The pros and cons of mediated forms of engagement:

- How and to what effect do children's embodied / material interactions interplay with their virtual / mediated ones?
- What are some of the cognitive, emotional, social, and physical impacts of mediated engagement on the developing child?

Kaveri Subrahmanyam
Cal State Uni / Childrens Digital Media Center LA

- Looks at informal uses of media, in school, at home etc.
- Her question she is thinking about - do learning effects in informal spaces transfer to formal settings? For example, informal writing often takes place online, yet school assessments are usually pen and paper.  How does that effect learning?
- Looking at multitasking on the computer. Showing trends that when kids are multitasking with social media they are actually doing a better job in reading comprehension than single tasks conditions.
- Multi tasking and executive skills in adolescents - sexuality, media, identity.  How kids are utilizing online interactions in social spaces to further core developmental tasks. For example, social networking tasks study.

LynnSchofield Clark
Uni of Denver

- Media use and family - family apprehension around media.
- Currently interested in the participation gap.   Finished writing a book manuscript called ' Parenting in the Digital Age'.  Had send first chapter to the book to an acquaintance, a college professor - it was how middle income and low income families negotiate media use in households.
He told about a lower income kid who got on very well with his mother - played first person shooter with his mother and often shot his mother! Healthy way to express relationship, and frustrations. He took this story to middle class parents at a group, and they freaked out, they immediately related it to violence, when we should be looking at it differently.
- The 'risk society' and the rise of an increasing marketplace that fragments our networks.
- Risk in relation to 'courage' - how do parents see themselves as courageous - being uncertain about technology is not necessarily a negative thing, but instead a moment of opportunity to connect and learn with their children?  How to change the discourse in this direction.

Sara Grimes
Uni of Toronto
- Background in political economy version of cultural studies.  Childrens cultural text, artifacts, implementation and management.
- had done work on virtual worlds for kids and the rules around them.  how terms of service conflict with game designers
- risk aversion strategies surrounding privacy.
- opportunities afforded in restricted spaces - articulating children's rights, freedom of expression etc. Possibility of these sites to contribute to democratization of mass culture to allow kids to share culture at a grand scale.
- Impotus currently to bring kids into a public domain to allow for creation, but terms of service, COPPA etc doesn't help with this.  How do we come up with better practices to find the best practices that respect kids cultural rights but still be safe


Danah Boyd
Microsoft Research

- Ethnographic work, question assumptions about frames that cultural work does with regards to kids and technology.
- Look at what is happening in the space of bullying.  Interesting takeaway - kids understand bullying.  Things and labels like 'drama, punking, gaming' assumes and puts people in roles of victim vs purpetrator when often the labels are not that distinct - don't just lump it into the frame of bullying.
- digital is not actually the space where most of the bullying happens, it just makes it more VISIBLE to adults than ever before.

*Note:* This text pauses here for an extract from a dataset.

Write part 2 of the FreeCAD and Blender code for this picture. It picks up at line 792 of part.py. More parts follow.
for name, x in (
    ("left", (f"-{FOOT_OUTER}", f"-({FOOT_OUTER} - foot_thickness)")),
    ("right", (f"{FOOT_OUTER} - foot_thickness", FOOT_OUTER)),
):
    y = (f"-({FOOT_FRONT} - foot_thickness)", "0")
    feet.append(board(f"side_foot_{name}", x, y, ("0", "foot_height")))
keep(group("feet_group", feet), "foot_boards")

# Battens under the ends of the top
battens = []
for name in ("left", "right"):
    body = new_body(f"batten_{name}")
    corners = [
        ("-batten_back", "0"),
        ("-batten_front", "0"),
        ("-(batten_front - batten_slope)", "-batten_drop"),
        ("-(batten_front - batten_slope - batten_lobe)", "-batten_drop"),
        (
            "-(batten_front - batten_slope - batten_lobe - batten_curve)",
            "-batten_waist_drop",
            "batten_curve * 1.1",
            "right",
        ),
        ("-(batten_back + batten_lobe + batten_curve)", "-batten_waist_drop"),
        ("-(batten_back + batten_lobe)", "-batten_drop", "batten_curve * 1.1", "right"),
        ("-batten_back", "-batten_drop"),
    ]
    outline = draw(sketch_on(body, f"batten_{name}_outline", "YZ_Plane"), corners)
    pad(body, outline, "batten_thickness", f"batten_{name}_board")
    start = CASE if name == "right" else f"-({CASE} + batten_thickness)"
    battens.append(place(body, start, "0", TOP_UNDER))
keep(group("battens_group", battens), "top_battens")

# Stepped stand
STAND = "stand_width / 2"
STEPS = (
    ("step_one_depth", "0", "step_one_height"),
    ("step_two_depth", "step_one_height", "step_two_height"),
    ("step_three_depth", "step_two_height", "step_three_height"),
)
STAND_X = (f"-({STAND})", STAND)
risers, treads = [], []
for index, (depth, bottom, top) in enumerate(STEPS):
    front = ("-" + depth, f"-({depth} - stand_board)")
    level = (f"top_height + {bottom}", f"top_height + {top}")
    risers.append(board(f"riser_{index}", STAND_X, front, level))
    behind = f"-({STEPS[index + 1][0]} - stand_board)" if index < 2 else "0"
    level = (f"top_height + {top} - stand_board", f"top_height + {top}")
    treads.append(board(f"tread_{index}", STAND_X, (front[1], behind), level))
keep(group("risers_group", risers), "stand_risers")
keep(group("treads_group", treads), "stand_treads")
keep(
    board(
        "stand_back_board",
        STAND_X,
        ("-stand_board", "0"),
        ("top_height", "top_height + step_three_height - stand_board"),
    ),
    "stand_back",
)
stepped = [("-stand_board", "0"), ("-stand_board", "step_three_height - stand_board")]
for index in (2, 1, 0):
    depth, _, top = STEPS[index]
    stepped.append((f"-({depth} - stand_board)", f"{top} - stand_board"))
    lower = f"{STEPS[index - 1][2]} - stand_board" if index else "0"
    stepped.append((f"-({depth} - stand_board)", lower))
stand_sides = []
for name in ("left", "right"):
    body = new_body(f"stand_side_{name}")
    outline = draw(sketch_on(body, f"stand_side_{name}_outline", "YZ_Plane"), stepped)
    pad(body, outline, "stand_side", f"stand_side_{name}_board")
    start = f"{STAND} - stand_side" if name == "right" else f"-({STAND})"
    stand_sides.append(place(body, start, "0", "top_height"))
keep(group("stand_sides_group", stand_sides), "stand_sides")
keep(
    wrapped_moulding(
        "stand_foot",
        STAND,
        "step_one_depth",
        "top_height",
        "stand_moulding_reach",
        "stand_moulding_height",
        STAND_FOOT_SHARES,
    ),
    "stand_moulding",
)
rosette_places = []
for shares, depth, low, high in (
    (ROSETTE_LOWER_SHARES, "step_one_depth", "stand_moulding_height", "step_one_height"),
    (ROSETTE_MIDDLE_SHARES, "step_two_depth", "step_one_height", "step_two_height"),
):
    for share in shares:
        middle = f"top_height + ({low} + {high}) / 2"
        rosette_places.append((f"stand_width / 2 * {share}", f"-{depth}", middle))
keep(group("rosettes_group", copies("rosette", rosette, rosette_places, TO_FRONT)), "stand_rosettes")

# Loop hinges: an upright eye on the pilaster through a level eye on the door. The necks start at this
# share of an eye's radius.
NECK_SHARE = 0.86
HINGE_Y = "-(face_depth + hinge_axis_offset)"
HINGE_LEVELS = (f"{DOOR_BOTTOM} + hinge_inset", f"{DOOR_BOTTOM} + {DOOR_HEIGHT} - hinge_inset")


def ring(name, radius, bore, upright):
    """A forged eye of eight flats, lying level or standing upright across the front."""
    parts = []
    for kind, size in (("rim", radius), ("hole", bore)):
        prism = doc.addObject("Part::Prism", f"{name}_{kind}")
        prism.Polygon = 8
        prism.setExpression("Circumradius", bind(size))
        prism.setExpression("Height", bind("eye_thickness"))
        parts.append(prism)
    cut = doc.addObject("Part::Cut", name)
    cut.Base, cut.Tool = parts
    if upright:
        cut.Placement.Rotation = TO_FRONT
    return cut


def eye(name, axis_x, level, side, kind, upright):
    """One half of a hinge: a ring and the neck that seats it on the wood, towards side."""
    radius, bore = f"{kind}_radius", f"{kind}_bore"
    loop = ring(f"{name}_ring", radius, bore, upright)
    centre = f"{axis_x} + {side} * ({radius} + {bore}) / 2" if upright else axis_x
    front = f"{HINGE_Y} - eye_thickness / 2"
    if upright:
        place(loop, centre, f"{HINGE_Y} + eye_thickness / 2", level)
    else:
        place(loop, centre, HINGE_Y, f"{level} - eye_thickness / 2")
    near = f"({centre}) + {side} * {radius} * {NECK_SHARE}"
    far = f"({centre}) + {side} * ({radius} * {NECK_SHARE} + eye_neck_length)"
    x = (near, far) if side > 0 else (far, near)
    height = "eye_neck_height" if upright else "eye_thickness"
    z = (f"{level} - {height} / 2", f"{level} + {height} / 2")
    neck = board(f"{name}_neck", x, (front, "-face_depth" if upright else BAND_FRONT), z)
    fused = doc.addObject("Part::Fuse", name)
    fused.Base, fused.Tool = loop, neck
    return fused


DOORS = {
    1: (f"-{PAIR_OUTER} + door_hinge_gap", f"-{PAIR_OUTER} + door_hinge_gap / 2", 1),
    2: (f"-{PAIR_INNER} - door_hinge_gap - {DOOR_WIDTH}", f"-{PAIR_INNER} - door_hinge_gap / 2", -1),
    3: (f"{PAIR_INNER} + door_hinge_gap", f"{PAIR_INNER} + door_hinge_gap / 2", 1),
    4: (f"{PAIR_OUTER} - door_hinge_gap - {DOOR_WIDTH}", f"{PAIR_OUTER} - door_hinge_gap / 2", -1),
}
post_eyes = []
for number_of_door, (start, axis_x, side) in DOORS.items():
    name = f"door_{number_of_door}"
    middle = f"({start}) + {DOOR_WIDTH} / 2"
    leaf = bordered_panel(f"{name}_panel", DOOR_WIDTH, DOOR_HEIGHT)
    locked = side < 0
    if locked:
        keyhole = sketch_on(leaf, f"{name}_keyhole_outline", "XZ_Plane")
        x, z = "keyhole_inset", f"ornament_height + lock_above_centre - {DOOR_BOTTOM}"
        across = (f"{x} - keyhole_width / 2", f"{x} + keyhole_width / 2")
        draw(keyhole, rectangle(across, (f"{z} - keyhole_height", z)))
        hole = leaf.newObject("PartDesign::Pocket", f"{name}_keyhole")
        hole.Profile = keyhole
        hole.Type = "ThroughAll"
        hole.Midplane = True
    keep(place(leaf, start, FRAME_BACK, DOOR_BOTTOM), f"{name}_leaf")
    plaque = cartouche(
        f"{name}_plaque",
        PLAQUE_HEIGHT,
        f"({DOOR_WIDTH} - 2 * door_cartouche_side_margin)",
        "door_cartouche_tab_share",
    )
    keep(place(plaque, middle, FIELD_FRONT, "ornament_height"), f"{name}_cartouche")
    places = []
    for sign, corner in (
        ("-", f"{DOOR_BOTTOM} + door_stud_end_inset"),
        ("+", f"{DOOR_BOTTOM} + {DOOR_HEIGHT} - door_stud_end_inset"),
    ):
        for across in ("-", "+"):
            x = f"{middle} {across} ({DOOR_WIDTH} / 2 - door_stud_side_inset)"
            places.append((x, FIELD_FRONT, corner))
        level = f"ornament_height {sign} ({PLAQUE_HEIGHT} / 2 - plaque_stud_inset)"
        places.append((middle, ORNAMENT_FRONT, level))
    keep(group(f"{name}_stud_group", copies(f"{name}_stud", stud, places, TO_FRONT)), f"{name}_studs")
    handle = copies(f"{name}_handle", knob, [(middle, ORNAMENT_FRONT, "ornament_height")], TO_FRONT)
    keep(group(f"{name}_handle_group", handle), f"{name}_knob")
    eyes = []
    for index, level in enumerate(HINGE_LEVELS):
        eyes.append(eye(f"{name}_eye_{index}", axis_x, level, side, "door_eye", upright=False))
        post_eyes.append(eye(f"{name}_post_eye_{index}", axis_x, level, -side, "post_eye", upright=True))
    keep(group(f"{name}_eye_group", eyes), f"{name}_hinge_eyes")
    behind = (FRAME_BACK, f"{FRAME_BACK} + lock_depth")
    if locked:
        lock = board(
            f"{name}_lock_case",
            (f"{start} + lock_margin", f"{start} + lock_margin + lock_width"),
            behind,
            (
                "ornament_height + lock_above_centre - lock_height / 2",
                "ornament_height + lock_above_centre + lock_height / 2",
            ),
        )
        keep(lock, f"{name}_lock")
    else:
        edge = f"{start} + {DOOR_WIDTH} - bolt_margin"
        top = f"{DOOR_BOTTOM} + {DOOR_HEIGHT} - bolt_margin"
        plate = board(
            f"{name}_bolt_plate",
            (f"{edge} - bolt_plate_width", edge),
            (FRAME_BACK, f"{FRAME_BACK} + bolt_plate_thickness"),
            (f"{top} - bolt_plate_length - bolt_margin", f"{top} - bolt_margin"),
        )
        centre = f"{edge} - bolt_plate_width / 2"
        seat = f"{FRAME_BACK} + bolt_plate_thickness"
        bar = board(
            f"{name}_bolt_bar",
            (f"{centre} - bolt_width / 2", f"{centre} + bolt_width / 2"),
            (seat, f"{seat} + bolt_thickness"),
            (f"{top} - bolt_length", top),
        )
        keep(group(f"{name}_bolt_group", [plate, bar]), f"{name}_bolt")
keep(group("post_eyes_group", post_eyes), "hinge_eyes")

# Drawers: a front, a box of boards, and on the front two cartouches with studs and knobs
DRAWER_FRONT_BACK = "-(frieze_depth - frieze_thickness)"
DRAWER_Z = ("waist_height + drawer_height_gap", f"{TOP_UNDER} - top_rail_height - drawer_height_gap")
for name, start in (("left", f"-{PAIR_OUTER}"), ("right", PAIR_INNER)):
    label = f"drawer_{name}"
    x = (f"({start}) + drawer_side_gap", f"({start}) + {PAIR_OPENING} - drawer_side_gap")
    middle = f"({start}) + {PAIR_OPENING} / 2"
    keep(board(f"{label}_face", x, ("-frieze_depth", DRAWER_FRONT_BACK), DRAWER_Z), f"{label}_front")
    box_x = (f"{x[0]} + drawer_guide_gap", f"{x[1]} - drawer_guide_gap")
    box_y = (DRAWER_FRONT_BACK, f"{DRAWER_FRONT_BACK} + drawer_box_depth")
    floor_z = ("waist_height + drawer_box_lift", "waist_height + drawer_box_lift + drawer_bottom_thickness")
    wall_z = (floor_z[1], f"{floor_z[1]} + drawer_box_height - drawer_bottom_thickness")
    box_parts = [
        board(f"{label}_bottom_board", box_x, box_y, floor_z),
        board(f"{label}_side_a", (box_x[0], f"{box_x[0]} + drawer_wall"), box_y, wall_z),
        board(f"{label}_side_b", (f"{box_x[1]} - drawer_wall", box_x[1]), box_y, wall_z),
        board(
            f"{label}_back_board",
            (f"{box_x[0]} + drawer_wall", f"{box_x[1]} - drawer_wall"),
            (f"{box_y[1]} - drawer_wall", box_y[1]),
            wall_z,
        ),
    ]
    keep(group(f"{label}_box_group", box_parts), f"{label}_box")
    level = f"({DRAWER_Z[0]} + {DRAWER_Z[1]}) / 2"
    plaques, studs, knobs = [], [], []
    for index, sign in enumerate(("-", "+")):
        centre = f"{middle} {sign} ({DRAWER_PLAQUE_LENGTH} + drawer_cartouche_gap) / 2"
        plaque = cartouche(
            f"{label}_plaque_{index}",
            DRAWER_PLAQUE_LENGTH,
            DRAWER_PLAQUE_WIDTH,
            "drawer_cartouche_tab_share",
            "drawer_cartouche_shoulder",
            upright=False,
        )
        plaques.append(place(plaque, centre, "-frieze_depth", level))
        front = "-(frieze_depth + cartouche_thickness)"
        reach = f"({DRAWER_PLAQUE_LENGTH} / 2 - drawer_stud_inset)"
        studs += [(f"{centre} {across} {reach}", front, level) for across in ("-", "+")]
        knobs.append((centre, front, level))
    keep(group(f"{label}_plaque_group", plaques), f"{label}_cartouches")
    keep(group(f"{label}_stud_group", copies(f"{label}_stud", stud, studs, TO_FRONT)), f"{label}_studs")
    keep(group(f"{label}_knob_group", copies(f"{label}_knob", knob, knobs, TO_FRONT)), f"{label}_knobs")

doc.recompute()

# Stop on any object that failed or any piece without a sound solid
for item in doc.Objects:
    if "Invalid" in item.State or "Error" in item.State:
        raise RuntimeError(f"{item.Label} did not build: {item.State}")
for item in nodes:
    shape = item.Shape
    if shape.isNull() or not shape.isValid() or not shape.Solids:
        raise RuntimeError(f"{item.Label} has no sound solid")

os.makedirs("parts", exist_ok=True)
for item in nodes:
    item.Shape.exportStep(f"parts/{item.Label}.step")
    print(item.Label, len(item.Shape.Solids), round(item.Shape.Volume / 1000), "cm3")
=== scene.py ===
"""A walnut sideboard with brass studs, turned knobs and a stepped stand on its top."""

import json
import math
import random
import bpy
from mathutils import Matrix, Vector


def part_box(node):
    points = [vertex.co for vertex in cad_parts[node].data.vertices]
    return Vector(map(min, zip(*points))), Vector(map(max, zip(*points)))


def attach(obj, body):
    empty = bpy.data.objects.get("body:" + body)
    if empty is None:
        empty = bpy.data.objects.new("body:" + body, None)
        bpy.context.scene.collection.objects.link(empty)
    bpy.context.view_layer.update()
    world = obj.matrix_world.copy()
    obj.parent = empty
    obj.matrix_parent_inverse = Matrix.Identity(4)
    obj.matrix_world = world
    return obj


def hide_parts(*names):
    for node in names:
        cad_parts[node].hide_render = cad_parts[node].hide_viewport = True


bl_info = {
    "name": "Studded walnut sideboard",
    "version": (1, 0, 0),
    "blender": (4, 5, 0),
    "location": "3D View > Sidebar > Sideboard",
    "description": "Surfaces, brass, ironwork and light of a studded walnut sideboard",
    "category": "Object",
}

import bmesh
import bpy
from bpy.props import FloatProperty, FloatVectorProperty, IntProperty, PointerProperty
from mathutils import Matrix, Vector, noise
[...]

Other thing she is working on is human trafficking and sex crimes against children. She wants to challenge the notion that parents are not always good actors.  Often it's the kid running away from a parent due to abuse, or a parent pimping a kid out.

COPPA - quantative survey work - result of most general purpose sites excluding kids under 13. A huge chunk of these sites including skype, gmail, FB, etc parents want the kids to have access so they can talk to family members - parents end up helping kids circumvent age restrictions.   FTC has made it clear the innovation for the under 13 market has become non-existent because of COPPA.  

Sandra Calvert
Georgetown Uni
- currently focusing on how very young children learn to read a screen.
- obesity crisis.
Both of these lines of work makes her interested in the role of characters in childrens media.  Relationships that children form with these characters including STEM with Elmo.   Started doing social networking studies after seeing college students were not listening to the class but having fun on FB.   So did a FB study.

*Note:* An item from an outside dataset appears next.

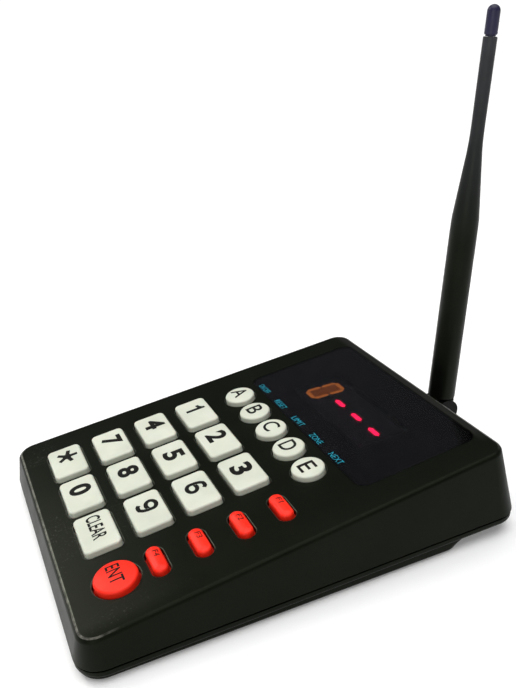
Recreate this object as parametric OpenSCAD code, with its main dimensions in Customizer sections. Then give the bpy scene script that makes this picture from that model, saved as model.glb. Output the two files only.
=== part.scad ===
// Desktop keypad transmitter for a guest paging system.
// A wedge case with a sloped face: dark display window at the rear, number, letter,
// function and enter keys in front of it, and an elbow whip antenna on the rear wall.
// Frame: +Z up, +Y towards the rear, +X to the user's right. The origin lies on the
// table under the middle of the case, where the rubber feet rest.

/* [Case] */
// Width of the case at the seam between its two shells
case_w = 122; // [120:0.5:126]
// Length of the case at the seam, front to rear
case_l = 161; // [159:0.5:166]
// Height of the sloped face above the seam, at mid length
face_h = 19; // [18.5:0.1:20]
// Slope of the face against the seam
face_slope = 5.8; // [5.4:0.1:6.2]
// Nose-down tilt that the wedge foot gives the seam
case_tilt = 1.0; // [0.6:0.1:1.2]
// Plan radius of the corners at the seam
seam_corner_r = 9; // [8:0.5:11]
// Plan radius of the corners at the face
face_corner_r = 6.5; // [5:0.5:8]
// Inward lean of the side walls
side_draft = 6.2; // [5:0.1:7]
// Inward lean of the front wall
front_draft = 10.9; // [9:0.1:12]
// Inward lean of the rear wall
rear_draft = 11.8; // [10:0.1:12.5]
// Radius that rounds the edge between face and walls
edge_r = 1.5; // [0.8:0.1:2]
// Wall thickness of both shells
wall = 2.2; // [2:0.1:2.4]
// Height of the shadow gap between the shells
seam_gap = 0.7; // [0.4:0.1:0.9]
// Depth of the lower shell below the seam, behind the wedge foot
tray_depth = 3; // [2.8:0.1:3.4]
// Depth of the wedge foot below the seam, at mid length
wedge_depth = 5.6; // [5.2:0.1:6]
// Place of the rear end of the wedge foot
wedge_end_y = 57; // [46:1:60]

/* [Keys] */
// Width of a number key
number_w = 20.3; // [19:0.1:20.6]
// Depth of a number key
number_d = 13; // [12:0.1:13.2]
// Corner radius of a number key
number_r = 2; // [1:0.1:3]
// Spacing of the number columns
number_pitch_x = 24.4; // [24:0.1:25]
// Spacing of the number rows
number_pitch_y = 18.2; // [17.8:0.1:18.4]
// Diameter of a letter key
letter_dia = 12.2; // [11:0.1:12.4]
// Spacing of the letter keys
letter_pitch = 15.5; // [15.2:0.1:15.8]
// Width of a function key
function_w = 13.2; // [12:0.1:13.6]
// Depth of a function key
function_d = 5.3; // [4.8:0.1:6]
// Spacing of the function keys
function_pitch = 14.8; // [14:0.1:15]
// Diameter of the enter key
enter_dia = 14.6; // [14:0.1:15]
// Height of the white key tops above the face
key_h = 2; // [1.8:0.1:2.4]
// Height of the enter key's top above the face
enter_h = 2.4; // [2:0.1:2.6]
// Travel of a key
key_travel = 1.2; // [0.8:0.1:1.2]

/* [Display] */
// Width of the display window
window_w = 92.4; // [90:0.1:94]
// Depth of the display window, up the face
window_d = 49; // [47:0.1:49.4]
// Corner radius of the display window
window_r = 4.5; // [3:0.5:6]
// Thickness of the display window
window_t = 1.5; // [1:0.1:1.6]
// Width of the four-digit display
display_w = 50.3; // [48:0.1:52]
// Depth of the four-digit display, up the face
display_d = 19; // [18:0.1:20]
// Thickness of the four-digit display
display_t = 8; // [7.5:0.1:8]

/* [Antenna] */
// Place of the antenna connector across the rear wall
antenna_x = -7.6; // [-12:0.1:0]
// Height of the antenna connector above the seam
antenna_z = 5.5; // [5.2:0.1:6]
// Distance of the elbow's pivot behind the rear wall's foot
elbow_y = 14; // [13.5:0.1:16]
// Rearward lean of the whip
whip_lean = 6.6; // [0:0.1:12]
// Diameter of the whip at its foot
whip_dia = 11.3; // [10:0.1:11.4]
// Diameter of the whip where its taper starts
whip_mid_dia = 10.8; // [9:0.1:11]
// Diameter of the thin upper part
whip_thin_dia = 5.2; // [4:0.1:5.5]
// Length from the pivot to the start of the taper
whip_thick_l = 83; // [78:1:100]
// Length from the pivot to the end of the taper
whip_taper_l = 114; // [108:1:130]
// Length from the pivot to the end of the sleeve
whip_sleeve_l = 150.5; // [140:0.5:155]
// Length from the pivot to the tip
whip_l = 161.4; // [158:0.1:166]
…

1. they mainly learn.  Not always creating, instead mostly lurking and watching.  The 'like' button is a great idea because at least lurkers can give themselves a little 'trace' identity to show they are browsing.
2. They talk - still one to one communication with friends.
3. Not doing so well in class.  Get online first thing, check out FB.  Number of friends is phenomenal - many have 1000 'friends'.

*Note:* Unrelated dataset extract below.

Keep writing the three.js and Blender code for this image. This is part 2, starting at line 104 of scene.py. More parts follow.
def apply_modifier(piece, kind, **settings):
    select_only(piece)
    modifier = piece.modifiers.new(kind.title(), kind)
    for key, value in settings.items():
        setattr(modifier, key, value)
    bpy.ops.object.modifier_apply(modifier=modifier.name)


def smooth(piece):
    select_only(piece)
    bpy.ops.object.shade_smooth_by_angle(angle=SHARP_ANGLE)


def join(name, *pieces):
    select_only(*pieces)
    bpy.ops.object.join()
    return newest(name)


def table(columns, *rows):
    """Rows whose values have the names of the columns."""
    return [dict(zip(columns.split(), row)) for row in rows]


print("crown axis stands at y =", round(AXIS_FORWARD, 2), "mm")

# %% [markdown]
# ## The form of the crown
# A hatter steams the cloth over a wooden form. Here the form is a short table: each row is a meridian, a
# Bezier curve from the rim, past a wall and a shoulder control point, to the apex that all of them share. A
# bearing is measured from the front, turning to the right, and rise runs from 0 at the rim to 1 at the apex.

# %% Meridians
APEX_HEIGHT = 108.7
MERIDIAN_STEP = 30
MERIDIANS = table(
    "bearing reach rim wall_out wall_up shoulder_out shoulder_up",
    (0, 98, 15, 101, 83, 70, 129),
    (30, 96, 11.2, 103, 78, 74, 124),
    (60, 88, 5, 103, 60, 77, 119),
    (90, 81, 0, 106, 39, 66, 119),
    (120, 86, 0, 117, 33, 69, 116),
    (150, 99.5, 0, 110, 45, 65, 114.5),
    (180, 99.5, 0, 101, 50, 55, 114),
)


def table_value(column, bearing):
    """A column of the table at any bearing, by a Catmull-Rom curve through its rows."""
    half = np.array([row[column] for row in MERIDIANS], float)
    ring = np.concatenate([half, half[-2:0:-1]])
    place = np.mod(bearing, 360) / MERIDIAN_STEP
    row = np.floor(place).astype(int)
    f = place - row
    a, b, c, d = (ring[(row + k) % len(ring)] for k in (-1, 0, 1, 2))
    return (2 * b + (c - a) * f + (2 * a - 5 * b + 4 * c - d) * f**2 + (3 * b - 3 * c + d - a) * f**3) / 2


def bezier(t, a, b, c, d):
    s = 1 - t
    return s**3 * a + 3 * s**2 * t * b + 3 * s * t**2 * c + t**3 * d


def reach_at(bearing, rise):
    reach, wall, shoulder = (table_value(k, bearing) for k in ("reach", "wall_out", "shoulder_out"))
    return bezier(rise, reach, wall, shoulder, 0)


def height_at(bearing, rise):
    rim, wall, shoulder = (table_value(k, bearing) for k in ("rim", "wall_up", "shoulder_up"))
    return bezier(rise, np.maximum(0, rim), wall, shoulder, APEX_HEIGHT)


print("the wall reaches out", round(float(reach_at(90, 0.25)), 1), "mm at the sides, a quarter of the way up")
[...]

Technology is changing but issues are not.  Was interested in identity and gender.  Boys play more, girls talk more.   Ways they interacted was very strained in study when they were interacting on a virtual world.


Christine Greenhow
Uni of Maryland

- focuses on older kids - interested in child to teen connections.  Should not look at divisions between younger kids and older kids, but convergent mediated behavior and how older kids influence younger kids.
- Wants to bridge the gap between educators and education.  Wanting to change the old 'push' of information in education.   How are kids using social network sites? Are there things that are of value that educators should identify as learning value?
- Is there social capital in these networks?   How to approach social capital at a younger age?  How to induct kids into a community of practice?
- how does our definition of literacy need to change?
- Worked on prototype social networking app 'hotdish' - will kids interested in environmental science go to this online space and become civically engaged?  This is about taking learning outside of schools into the communities.  Studies found this prototype education did help in informal learning.

DISCUSSION
'being alone together' - more privileged families believe in following the roles. Lower status incomes don't trust the rules and tend to be more flexible.
Going Solo by Eric Kleinenburg - more parents are living alone than ever before. More kids have their own bedroom than ever before.  They have so much more solo time in the home that social media is seen as a way that they are able to connect - it clearly displays the desire for connection and how technology allows for adaption.

Family involvement - discussion that Facebook changed the way kids and parents involve in social networks.  

Lower economic schools example in NYC - found there weren't many computers in schools, but it's actually that the kids do have the latest devices, it's just figuring out the way to use it. Teacher has no control over these devices, communication, and often students. If the device is taken away, often the parent complains.  An early popular device was the sidekick, which was very community driven.  now you see high end devices such as androids, which are not as collaborative but more consumptive devices.